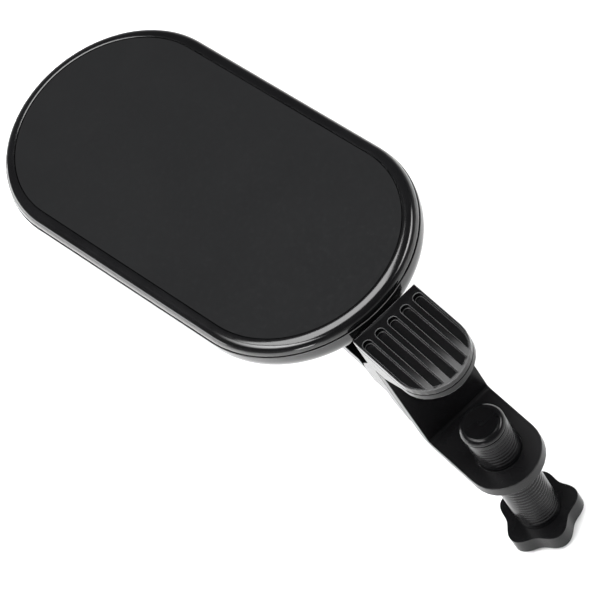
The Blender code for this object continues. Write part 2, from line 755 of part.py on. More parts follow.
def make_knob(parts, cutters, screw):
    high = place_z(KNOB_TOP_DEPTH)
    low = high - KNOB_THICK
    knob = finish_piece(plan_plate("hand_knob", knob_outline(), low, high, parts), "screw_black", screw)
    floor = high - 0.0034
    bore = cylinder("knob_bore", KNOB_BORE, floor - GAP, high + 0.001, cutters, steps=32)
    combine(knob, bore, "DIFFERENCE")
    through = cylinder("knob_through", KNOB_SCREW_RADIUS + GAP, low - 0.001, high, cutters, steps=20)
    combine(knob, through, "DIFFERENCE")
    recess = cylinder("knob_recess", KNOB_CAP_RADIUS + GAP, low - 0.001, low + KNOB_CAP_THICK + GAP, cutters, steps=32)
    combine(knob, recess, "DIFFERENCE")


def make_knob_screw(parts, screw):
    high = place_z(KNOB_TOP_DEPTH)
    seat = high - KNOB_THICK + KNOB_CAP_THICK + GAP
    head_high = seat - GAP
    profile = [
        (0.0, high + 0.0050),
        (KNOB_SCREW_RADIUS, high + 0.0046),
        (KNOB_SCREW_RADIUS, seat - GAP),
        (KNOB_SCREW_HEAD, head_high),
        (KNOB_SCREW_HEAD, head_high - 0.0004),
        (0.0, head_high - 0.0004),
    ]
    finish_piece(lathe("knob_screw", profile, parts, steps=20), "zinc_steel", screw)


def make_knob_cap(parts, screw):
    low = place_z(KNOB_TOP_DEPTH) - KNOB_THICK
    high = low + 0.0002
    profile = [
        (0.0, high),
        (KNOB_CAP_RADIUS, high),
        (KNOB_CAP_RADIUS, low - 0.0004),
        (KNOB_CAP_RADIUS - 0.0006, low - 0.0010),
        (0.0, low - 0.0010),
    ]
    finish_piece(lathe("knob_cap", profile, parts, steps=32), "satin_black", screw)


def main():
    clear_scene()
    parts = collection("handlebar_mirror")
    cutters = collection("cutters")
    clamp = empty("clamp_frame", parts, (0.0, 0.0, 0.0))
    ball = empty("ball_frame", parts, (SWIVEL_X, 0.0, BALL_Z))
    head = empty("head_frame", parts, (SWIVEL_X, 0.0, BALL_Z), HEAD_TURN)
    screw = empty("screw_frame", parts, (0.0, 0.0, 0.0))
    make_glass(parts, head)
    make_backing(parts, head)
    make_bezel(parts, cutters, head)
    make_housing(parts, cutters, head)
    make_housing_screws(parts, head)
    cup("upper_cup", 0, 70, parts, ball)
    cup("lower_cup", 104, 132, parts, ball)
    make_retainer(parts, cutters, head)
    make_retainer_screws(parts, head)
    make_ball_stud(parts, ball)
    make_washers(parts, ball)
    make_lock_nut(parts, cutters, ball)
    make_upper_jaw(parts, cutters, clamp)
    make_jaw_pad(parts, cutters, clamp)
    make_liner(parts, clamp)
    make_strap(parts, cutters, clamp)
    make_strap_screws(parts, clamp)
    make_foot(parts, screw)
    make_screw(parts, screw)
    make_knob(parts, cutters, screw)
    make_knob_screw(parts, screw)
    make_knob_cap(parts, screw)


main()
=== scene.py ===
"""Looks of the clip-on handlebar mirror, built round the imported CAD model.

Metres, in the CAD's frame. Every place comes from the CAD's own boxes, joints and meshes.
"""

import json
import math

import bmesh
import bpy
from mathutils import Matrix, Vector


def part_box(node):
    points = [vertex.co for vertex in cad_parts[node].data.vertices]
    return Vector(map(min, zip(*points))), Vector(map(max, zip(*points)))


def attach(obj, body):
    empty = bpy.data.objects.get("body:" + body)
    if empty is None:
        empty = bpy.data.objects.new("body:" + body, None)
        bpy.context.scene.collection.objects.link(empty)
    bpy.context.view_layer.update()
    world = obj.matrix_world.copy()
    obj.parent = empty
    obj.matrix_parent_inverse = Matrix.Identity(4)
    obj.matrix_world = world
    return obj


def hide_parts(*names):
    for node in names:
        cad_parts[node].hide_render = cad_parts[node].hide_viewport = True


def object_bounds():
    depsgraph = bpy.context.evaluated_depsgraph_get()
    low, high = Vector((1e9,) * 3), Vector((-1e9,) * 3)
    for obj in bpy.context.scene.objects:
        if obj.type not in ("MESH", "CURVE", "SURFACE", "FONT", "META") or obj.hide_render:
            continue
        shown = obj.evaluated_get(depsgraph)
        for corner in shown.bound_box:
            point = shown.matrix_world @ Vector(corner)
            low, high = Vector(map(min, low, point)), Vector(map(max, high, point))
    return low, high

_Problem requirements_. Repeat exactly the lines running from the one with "make_retainer_screws(parts, head)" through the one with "depsgraph = bpy.context.evaluated_depsgraph_get()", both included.

_Exercise output_.
    make_retainer_screws(parts, head)
    make_ball_stud(parts, ball)
    make_washers(parts, ball)
    make_lock_nut(parts, cutters, ball)
    make_upper_jaw(parts, cutters, clamp)
    make_jaw_pad(parts, cutters, clamp)
    make_liner(parts, clamp)
    make_strap(parts, cutters, clamp)
    make_strap_screws(parts, clamp)
    make_foot(parts, screw)
    make_screw(parts, screw)
    make_knob(parts, cutters, screw)
    make_knob_screw(parts, screw)
    make_knob_cap(parts, screw)


main()
=== scene.py ===
"""Looks of the clip-on handlebar mirror, built round the imported CAD model.

Metres, in the CAD's frame. Every place comes from the CAD's own boxes, joints and meshes.
"""

import json
import math

import bmesh
import bpy
from mathutils import Matrix, Vector


def part_box(node):
    points = [vertex.co for vertex in cad_parts[node].data.vertices]
    return Vector(map(min, zip(*points))), Vector(map(max, zip(*points)))


def attach(obj, body):
    empty = bpy.data.objects.get("body:" + body)
    if empty is None:
        empty = bpy.data.objects.new("body:" + body, None)
        bpy.context.scene.collection.objects.link(empty)
    bpy.context.view_layer.update()
    world = obj.matrix_world.copy()
    obj.parent = empty
    obj.matrix_parent_inverse = Matrix.Identity(4)
    obj.matrix_world = world
    return obj


def hide_parts(*names):
    for node in names:
        cad_parts[node].hide_render = cad_parts[node].hide_viewport = True


def object_bounds():
    depsgraph = bpy.context.evaluated_depsgraph_get()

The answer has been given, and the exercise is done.